A segunda carta escrita a D. António Barroso é do Rei D. Manuel II. 
Ao saber que o Bispo do Porto, regressado do exílio em Remelhe, não poderia voltar a residir no antigo paço episcopal que tinha sido confiscado pelo Estado, escreve-lhe por seu próprio cunho uma carta do seguinte teor: “Para o Reverendíssimo D. António Barroso, Bispo do Porto // Fulwell Park, Twickenham, Middleses // 5-III-1914 // Meu querido Bispo do Porto// Chegou-me aos ouvidos rumores de uma notícia que antecipava os meus desejos: a de eu lhe ter offerecidoo Palácio das Carrancas para sua residência. Nada me pode ser mais agradável e do coração desejo que isso se possa realizar.
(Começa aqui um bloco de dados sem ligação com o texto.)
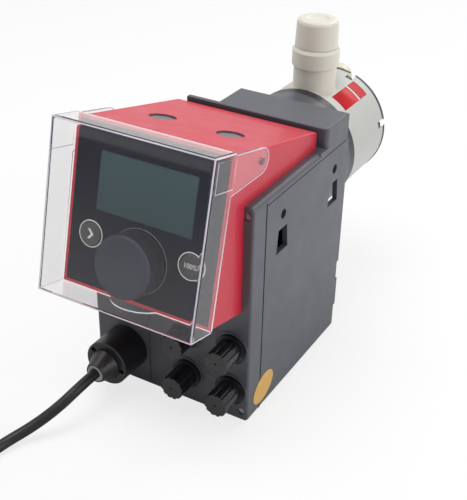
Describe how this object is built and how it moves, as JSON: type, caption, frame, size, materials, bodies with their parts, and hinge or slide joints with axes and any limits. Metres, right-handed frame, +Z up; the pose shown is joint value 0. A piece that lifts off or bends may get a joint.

Já escrevi ao meu administrador geral Fernando de Serpa Pimentel para estudar o caso com o meu Mordomo Mór Conde de sabugosa, pois em vista das leis vigentes que pesam sobre as minhas propriedades, ignoro se dellas posso dispôr. Felicito-o a si e ainda mais a diocese do Porto, pelo seu regresso onde finalmente vae retomar o logar que sempre honrou com tanta coragem e dignidade.// Creia-me sempre meu querido Bispo um seu muito amigo que, com o maior respeito beija o seu sagrado anel// Manuel R.
O projeto indicado nesta carta, que revela enorme afabilidade, nunca veio a realizar-se porque, entretanto, já uma comissão de senhoras tinha encontrado na Quinta de Sacais na rua do Heroísmo, o paço onde D. António viveria até à morte.
Se associarmos estas cartas, a que acresce a de D. Carlos revelada pelo P. José Adílio (VP, 9/9), à dor de povo no momento da sua morte que a imprensa enalteceu, vemos como D. António Barroso concitava a admiração de toda a sociedade portuguesa. Mesmo daqueles que, por razões ideológicas, tanto o fizeram sofrer.